A class C amplifier (or even a class B amplifier that is kept at class B for all temperatures, with bias voltage going down if temperature rises to compensate for lower Vbe) will not suffer from thermal runaway. This has nothing to do with loading or overloading the amplifier. Of course overloading may cause breakdown of the output transistors because of high temperature, but that high temperature was deliberately caused by the overloading itself (external cause).
Thermal runaway is a phenomenon where the dissipation and temperature increases due to the fact that the temperature just has been increased (internal cause). As an example, this might happen with bipolar class AB and class A amplifiers without proper temperature compensation.
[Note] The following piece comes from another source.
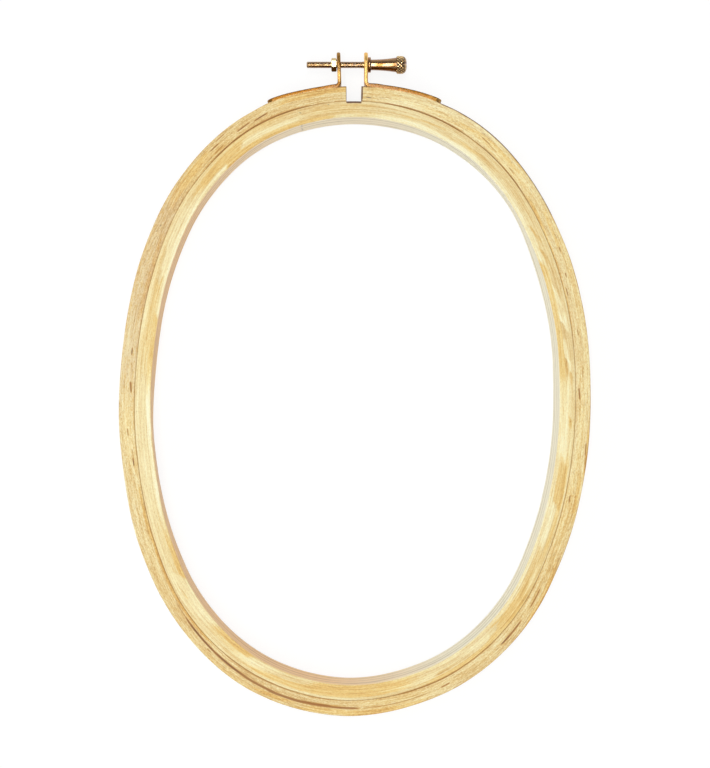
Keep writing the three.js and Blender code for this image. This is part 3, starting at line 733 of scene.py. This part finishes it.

Here the bias current will increase when temperature increases and this higher bias current causes additional dissipation to increase the temperature even more. Thermal runaway is born.
We have to distinguish between load current and resulting dissipation that will not be the cause itself of thermal runaway, and the idle current (or bias current) that will flow allways and can cause thermal runaway when it is not kept within certain boundaries. Of course it can happen that thermal runaway is started by a big load current that pushes up the temperature with the result that the idle current increases (bad compensation). But then the compensation was already bad and still it is the continuously increasing idle current that causes the thermal runaway and not the (stable) load current.
In a class C amplifier, as described at the start of the thread, this will never happen because no temperature increase will move this output stage into a area where an idle current will flow and certainly not a big idle current.